>> begin

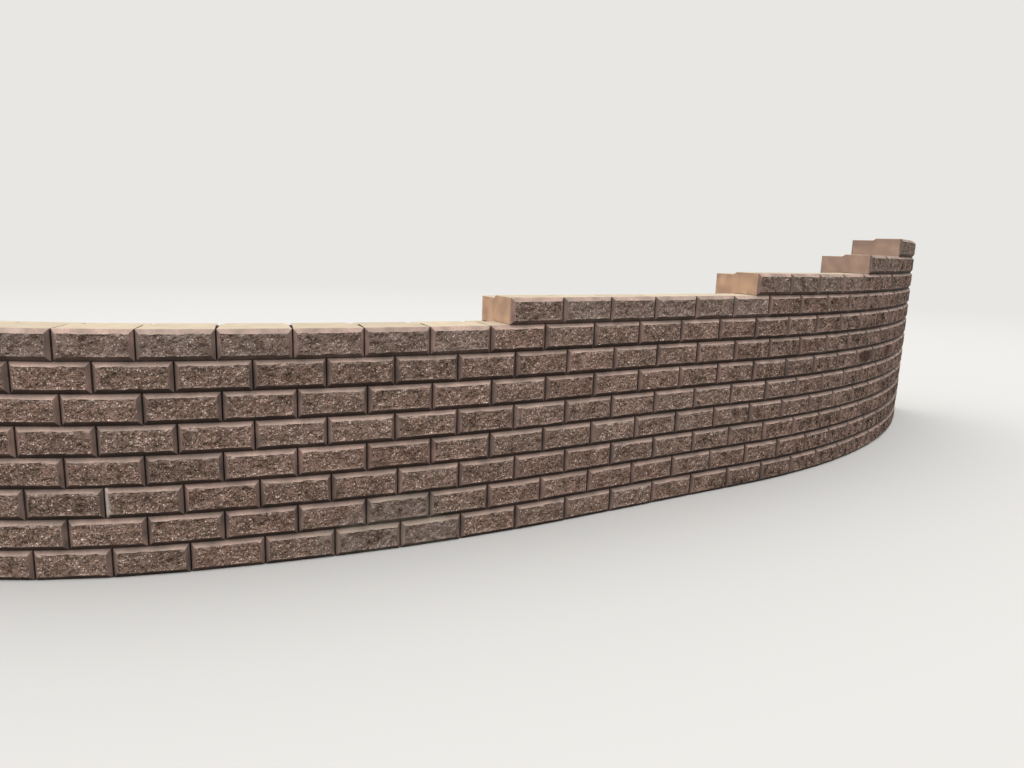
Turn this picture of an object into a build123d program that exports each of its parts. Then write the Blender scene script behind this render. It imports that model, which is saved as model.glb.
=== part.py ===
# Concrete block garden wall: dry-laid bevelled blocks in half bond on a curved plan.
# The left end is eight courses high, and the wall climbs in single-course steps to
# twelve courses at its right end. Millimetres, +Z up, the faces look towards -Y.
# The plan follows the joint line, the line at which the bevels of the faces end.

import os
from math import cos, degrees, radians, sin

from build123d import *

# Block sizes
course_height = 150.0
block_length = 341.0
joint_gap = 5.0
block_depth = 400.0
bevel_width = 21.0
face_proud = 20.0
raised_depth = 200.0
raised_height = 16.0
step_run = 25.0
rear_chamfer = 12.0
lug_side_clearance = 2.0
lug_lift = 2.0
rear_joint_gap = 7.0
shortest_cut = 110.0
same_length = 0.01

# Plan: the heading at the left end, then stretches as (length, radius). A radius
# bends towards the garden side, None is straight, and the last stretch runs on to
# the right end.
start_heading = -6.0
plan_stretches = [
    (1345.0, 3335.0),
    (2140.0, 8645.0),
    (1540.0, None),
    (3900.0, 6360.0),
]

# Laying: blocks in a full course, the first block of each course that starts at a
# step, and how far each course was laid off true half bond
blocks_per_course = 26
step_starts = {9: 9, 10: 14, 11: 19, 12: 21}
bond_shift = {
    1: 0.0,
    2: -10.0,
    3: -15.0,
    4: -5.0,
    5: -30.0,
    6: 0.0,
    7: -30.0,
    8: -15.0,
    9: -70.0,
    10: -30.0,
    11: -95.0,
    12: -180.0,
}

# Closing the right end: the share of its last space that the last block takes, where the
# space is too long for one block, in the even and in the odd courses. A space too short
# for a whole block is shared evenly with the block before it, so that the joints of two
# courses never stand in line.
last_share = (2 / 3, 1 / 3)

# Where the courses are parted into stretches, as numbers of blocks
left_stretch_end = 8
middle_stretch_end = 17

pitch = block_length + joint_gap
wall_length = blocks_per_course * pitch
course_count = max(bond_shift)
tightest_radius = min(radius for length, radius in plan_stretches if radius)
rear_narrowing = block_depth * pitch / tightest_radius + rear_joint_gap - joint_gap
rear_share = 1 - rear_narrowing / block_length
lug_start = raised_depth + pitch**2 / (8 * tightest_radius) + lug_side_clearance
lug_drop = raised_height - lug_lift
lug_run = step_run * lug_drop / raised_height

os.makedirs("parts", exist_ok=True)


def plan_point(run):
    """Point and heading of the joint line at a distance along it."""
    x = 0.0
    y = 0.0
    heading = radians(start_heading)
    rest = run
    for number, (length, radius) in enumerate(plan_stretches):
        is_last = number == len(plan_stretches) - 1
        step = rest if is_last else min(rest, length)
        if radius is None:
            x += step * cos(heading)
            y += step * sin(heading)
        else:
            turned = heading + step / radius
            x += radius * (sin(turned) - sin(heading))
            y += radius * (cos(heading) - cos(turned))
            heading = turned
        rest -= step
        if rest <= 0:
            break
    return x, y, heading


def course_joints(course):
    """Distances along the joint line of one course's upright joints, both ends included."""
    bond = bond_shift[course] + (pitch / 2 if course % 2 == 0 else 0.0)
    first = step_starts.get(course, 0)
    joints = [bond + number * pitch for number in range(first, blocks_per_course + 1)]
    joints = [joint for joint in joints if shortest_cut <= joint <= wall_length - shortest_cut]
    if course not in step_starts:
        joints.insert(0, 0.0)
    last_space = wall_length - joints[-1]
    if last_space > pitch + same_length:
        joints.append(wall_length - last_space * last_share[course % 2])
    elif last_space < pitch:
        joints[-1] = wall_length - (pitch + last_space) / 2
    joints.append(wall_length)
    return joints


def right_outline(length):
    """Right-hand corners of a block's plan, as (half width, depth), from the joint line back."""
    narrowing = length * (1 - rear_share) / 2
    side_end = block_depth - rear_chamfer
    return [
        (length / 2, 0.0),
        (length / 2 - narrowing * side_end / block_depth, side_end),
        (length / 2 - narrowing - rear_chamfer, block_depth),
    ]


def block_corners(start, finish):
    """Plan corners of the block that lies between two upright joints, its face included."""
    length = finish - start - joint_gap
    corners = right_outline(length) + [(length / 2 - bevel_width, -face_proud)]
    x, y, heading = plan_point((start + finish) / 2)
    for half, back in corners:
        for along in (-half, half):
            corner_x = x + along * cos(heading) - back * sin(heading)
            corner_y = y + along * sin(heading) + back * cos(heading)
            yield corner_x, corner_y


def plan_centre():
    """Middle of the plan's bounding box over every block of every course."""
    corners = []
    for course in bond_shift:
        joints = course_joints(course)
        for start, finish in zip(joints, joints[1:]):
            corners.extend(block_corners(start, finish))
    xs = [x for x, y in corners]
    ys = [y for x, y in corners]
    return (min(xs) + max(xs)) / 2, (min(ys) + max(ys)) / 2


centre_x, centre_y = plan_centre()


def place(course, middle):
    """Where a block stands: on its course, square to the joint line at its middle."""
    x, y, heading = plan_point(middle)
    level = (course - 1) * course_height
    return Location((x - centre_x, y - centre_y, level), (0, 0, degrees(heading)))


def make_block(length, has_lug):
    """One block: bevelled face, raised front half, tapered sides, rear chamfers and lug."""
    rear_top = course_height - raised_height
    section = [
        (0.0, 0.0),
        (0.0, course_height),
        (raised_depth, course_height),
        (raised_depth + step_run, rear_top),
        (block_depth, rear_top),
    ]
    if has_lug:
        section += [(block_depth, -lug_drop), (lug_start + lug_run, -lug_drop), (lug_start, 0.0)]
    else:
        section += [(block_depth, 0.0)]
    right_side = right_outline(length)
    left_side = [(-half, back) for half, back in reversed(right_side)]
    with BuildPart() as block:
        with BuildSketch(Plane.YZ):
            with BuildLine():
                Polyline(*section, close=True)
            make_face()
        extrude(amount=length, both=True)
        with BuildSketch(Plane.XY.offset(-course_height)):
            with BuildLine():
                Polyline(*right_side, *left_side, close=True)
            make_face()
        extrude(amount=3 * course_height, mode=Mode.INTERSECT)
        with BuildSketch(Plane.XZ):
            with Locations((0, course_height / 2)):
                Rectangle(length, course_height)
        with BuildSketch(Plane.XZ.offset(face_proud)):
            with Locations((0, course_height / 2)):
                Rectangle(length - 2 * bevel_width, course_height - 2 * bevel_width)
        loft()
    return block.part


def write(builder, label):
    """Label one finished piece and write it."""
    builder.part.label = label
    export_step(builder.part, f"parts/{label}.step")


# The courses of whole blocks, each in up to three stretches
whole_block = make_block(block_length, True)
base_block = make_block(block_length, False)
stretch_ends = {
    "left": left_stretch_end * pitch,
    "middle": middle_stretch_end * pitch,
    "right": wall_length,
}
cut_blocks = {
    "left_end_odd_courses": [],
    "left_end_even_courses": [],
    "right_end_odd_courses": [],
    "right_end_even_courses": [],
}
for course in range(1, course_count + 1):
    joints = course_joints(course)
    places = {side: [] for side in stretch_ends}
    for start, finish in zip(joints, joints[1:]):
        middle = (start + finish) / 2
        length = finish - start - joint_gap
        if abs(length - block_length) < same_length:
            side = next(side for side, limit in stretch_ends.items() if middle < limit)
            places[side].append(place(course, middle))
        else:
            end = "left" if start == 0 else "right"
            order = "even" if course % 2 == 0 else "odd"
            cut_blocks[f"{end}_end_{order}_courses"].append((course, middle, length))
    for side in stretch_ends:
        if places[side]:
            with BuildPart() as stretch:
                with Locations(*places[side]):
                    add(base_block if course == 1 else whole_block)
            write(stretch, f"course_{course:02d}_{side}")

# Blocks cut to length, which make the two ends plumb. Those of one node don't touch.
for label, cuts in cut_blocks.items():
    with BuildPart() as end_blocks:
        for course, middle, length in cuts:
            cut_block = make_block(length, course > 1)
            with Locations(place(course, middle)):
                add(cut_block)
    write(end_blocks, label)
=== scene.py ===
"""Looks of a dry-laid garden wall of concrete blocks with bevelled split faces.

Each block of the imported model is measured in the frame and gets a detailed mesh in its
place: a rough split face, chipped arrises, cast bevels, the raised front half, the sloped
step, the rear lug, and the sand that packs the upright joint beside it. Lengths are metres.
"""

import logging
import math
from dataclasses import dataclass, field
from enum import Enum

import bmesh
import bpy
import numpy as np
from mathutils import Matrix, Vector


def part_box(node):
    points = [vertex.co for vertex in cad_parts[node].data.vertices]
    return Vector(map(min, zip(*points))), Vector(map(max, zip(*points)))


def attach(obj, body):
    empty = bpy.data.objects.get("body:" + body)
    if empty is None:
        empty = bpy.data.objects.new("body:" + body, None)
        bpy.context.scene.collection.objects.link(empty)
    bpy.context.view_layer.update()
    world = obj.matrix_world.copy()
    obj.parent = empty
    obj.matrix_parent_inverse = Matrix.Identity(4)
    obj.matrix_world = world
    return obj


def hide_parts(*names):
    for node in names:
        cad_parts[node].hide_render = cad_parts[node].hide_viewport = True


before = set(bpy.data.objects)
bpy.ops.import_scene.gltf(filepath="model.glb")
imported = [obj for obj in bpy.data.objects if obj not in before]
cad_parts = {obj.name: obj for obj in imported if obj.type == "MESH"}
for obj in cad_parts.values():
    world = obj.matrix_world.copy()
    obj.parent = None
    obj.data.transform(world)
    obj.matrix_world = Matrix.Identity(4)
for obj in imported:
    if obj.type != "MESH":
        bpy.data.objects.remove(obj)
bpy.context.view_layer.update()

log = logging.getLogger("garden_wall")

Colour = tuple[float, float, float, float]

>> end

The request
Exactly those lines that run from the line with "# Blocks cut" through the line with "obj.data.transform(world)" are to be reproduced; both end lines belong to the range.

Answer to the problem
# Blocks cut to length, which make the two ends plumb. Those of one node don't touch.
for label, cuts in cut_blocks.items():
    with BuildPart() as end_blocks:
        for course, middle, length in cuts:
            cut_block = make_block(length, course > 1)
            with Locations(place(course, middle)):
                add(cut_block)
    write(end_blocks, label)
=== scene.py ===
"""Looks of a dry-laid garden wall of concrete blocks with bevelled split faces.

Each block of the imported model is measured in the frame and gets a detailed mesh in its
place: a rough split face, chipped arrises, cast bevels, the raised front half, the sloped
step, the rear lug, and the sand that packs the upright joint beside it. Lengths are metres.
"""

import logging
import math
from dataclasses import dataclass, field
from enum import Enum

import bmesh
import bpy
import numpy as np
from mathutils import Matrix, Vector


def part_box(node):
    points = [vertex.co for vertex in cad_parts[node].data.vertices]
    return Vector(map(min, zip(*points))), Vector(map(max, zip(*points)))


def attach(obj, body):
    empty = bpy.data.objects.get("body:" + body)
    if empty is None:
        empty = bpy.data.objects.new("body:" + body, None)
        bpy.context.scene.collection.objects.link(empty)
    bpy.context.view_layer.update()
    world = obj.matrix_world.copy()
    obj.parent = empty
    obj.matrix_parent_inverse = Matrix.Identity(4)
    obj.matrix_world = world
    return obj


def hide_parts(*names):
    for node in names:
        cad_parts[node].hide_render = cad_parts[node].hide_viewport = True


before = set(bpy.data.objects)
bpy.ops.import_scene.gltf(filepath="model.glb")
imported = [obj for obj in bpy.data.objects if obj not in before]
cad_parts = {obj.name: obj for obj in imported if obj.type == "MESH"}
for obj in cad_parts.values():
    world = obj.matrix_world.copy()
    obj.parent = None
    obj.data.transform(world)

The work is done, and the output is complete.